A few days after putting up my post "Starbucks and the White Whale" -- a reflection on Starbucks' ambition to become a cultural taste-maker -- I received an email from Daniel Gross, a Starbucks union-organizer in New York, pointing out some facts I had got wrong. I had said that "most of Starbucks' employees work part-time." In fact, all of Starbucks' retail employees work part-time (the company includes management in its statistics), with no guarantee even of the twenty hours needed to stay on the company's part-time worker health plan. I had compared Starbucks favorably to WalMart, but a little research revealed that in the area of insurance Starbucks fell short of WalMart, insuring only 42% of its workers (this figure also includes management), against WalMart's 47%.
Even more alarming is Starbucks' union-busting policies. Starbucks new CEO Jim Donald hails from -- you guessed it -- WalMart, as well as Safeway, companies famous for playing hard-ball against unions, and he seems to have imported similar hard-scrabble tactics to the running if Starbucks.
The IWW recently won a settlement against Starbucks from the National Labor Relations Board in response to charges against the company for illegal union-busting policies, including firing workers for union activity. In this agreement, Starbucks admitted no guilt but agreed to the following:
"NOT TO issue adverse performance reviews or deny pay increases to our employees in order to discourage them from joining or supporting Industrial Union 660."
"NOT TO provide employees with free pizza, free gym passes and free baseball tickets in order to encourage employees to withdraw their support for Industrial Union 660"
"NOT TO create the impression among their employees that their union activities are under surveillance or engage in surveillance of employees."
It is not hard to read between the lines of this settlement to figure out what the company did do. It is also not hard to understand why. The presence of a union hurts Starbucks' "progressive" brand by implying that its workers have grievances. The company's official line is that it is already committed to the well-being of its "partners." Why join a union, it tells its employees, when we're looking out for you?
This "noblesse oblige" argument that a corporation can internalize a feeling of obligation toward its workers -- as well as toward the environment -- and regulate itself, is at the heart of the "Corporate Social Responsibility" movement or C.S.R.. The gigantic turnout for the Social Responsibility Conference in New York last week shows just how mainstream C.S.R. has become. The conference included representatives from Chevron, J.C. Penny, Pfizer, McDonalds, Ford Motor, Exxon Mobil and, of course, Starbucks.

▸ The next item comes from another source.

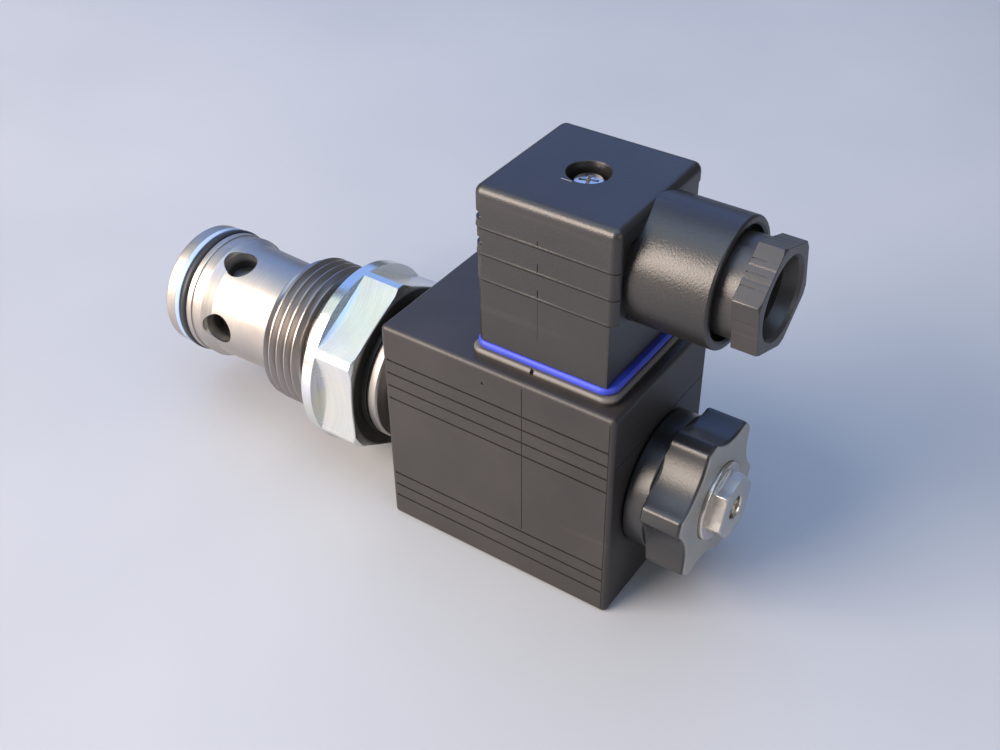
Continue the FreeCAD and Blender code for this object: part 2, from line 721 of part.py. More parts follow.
def make_end_plug():
    """Plug in the tube's end, with its hexagon, pin bore and O-ring grooves."""
    pin_hole = S.pin_radius + S.pin_play
    face = S.tube_end + S.washer_width + S.plug_hex_length
    recess = face - S.plug_recess_depth
    body = turned("end_plug", [
        (S.plug_start, pin_hole),
        (S.plug_start, S.tube_bore),
        (S.plug_seal_station, S.tube_bore),
        (S.plug_seal_station, S.plug_seal_floor),
        (S.plug_seal_station + S.plug_seal_width, S.plug_seal_floor),
        (S.plug_seal_station + S.plug_seal_width, S.tube_bore),
        (S.tube_end, S.tube_bore),
        (S.tube_end, S.plug_neck_radius),
        (face, S.plug_neck_radius),
        (face, S.plug_recess_radius),
        (recess, S.plug_recess_radius),
        (recess, pin_hole),
        (S.pin_seal_station + S.pin_seal_width, pin_hole),
        (S.pin_seal_station + S.pin_seal_width, S.pin_seal_radius),
        (S.pin_seal_station, S.pin_seal_radius),
        (S.pin_seal_station, pin_hole),
    ])
    hex_start = face - S.plug_hex_length
    hex_bar(body, S.plug_flats, hex_start, face, "plug_hexagon")
    revolve(body, rectangle(hex_start, 0, face + S.pin_sink, S.plug_recess_radius), "recess", cut=True)
    turn_about_axis(body, S.plug_phase)
    ring("end_washer", S.tube_end, hex_start, S.plug_neck_radius, S.washer_radius)
    ring("plug_oring", S.plug_seal_station + S.seal_gap, S.plug_seal_station + S.plug_seal_width - S.seal_gap,
         S.plug_seal_floor, S.tube_bore)
    seal_end = S.pin_seal_station + S.pin_seal_width
    ring("override_oring", S.pin_seal_station + S.seal_gap, seal_end - S.seal_gap, pin_hole, S.pin_seal_radius)
    ring("override_pin", S.armature_end, face - S.pin_sink, 0, S.pin_radius)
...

Starbucks has long been at the forefront of the C.S.R. movement. The company donates to military personnel, offers community building programs, claims a commitment to sustainable agriculture and to the rights of foreign workers. "More than our logo is green," goes the slogan. Critics complain that Starbucks engages in "green-washing," offering only a minuscule percentage of certified Fair Trade coffee -- and only after public lobbying from human rights organization Global Exchange -- and an even smaller percentage of coffee derived from sustainable coffee farming. They bring up union-busting and low wages. The company's supporters bring up insurance and the fact that the company supports fair trade at all, which goes against its bottom line. They say Starbucks does what it can, balancing a desire to be socially responsible with a need to compete in global markets.
Who's right? Is Starbucks a good corporate citizen -- or a lousy one?
To understand this notion of corporate citizenship, we need to consider the history of the corporation. The first corporations were chartered by the government to accomplish public works requiring pooled capital. The Massachusetts Bay Company was one of these, charged with colonizing the New World. By the early 19th century, American corporations formed to build factories with no long-term goal beyond the accumulation of wealth. The Supreme Court, under John Marshall, protected these new capitalist collectives against state regulation by invoking the "obligation of contracts" clause in the constitution, which states that "no state shall pass any law impairing the obligation of contracts." 1886 brought a landmark decision that still affects our thinking about corporations. In the case of Santa Clara County vs. Southern Pacific railroad, the court defined corporations as "persons" and ruled that they deserved the same protections of "life, liberty and property" accorded citizens under the 14th amendment. The legal metaphor persists to this day under the term "corporate personhood," and contributes to a confusion in America between democracy and capitalism.
A confusion Starbucks exploits when it invokes its good intentions against a need for oversight. Corporations are not people, despite the court's attempt to personify them. A corporation does not have feelings or good intentions, or a conscience, for that matter. It lacks empathy, and no P.R. department or Corporate Responsibility program can substitute for this quintessentially human check on selfishness. Corporations are not evil. But they are not good either. Moral terms do not apply because corporations are not human. Is Starbucks a good corporate citizen? Of course not. It is not a citizen at all. The argument that Starbucks' workers do not need to unionize because the company has their interests in mind presupposes that it has a mind in the first place -- which it doesn't.
Corporations are powerful engines of growth, but we make a grave error when we assign human qualities to them. C.P.R. programs prove that external pressures work. But they do not indicate some intrinsic corporate goodness that should encourage us to let up our guard.